The dining room needed to accommodate the couple’s constant entertaining. Most of the time, everyone fits around the large circular table in the pine-paneled room. When the guest list inches past 12, the Boardmans set up a second table to accommodate as many as 20. Getting people to visit isn’t a problem. “This is a peaceful place – you hear nothing but nature,” Dixon says. “Aside from the quiet, there’s a tennis court, fishing off the sea wall, and a Boston Whaler for exploring when Arriana hasn’t take it across the Sound to train for competition with her two show hunters, Gatsby and Broadway Baby.

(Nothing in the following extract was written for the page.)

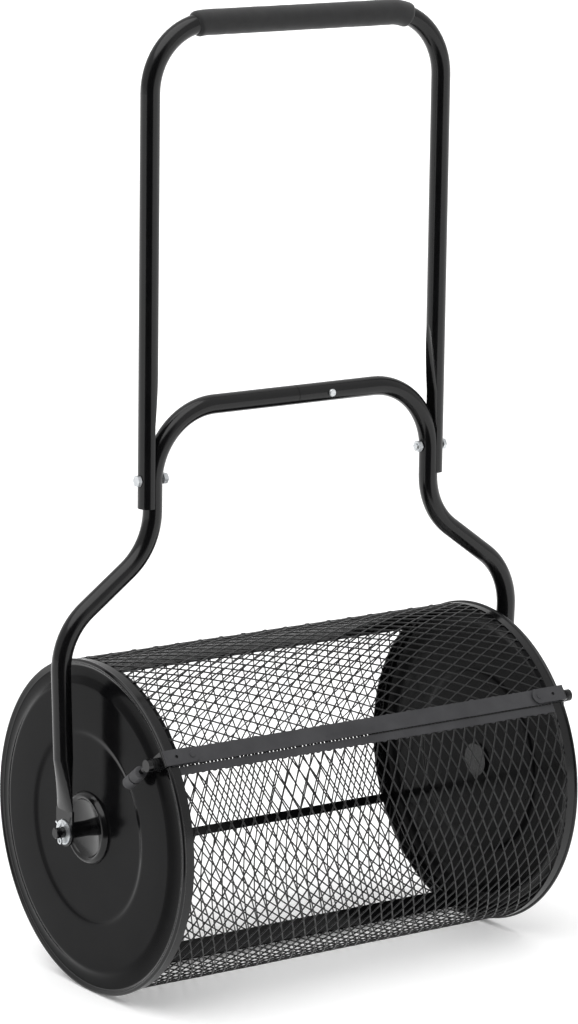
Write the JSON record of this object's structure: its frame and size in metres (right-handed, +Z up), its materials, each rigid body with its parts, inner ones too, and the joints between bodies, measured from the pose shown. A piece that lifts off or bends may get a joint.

The rightness of the couple’s emphasis on comfort is apparent in the entry hall, with its polished, wide-plank floors and simple curved staircase with an arched door underneath that leads to the living and dining rooms. Harvard followed the eighteenth-century convention of painting the baseboards a much darker shade than the white wainscoting. “It tricks the eye to give the illusion of a wider room,” he says, “and the mopboard doesn’t get scuffed up.” A substantial Regency-style that he based on a 1930s version, usually stacked with books, signals that quiet relaxation won’t be hard to come by.

Indeed, Arriana’s favorite room is their bedroom, a retreat pulled together by fabrics she selected to emphasize its warmth. The apricot-yellow palette she chose soothes, and the decision to use a rough cotton for the curtains, with taffeta under-curtains, reverses the usual order of things.

“It has staggeringly beautiful views,” she says of the ever changing, tree-framed vista across a body of water always alive with boats. “What’s really nice is not looking into empty ocean. We have perspective, and our guests are very appreciative of the view.”

Sharing the house with friends and family is the Boardmans’ ideal. To be able to live there full-time “would be the biggest luxury in the world,” says Arriana. And even part-time residence is just ducky.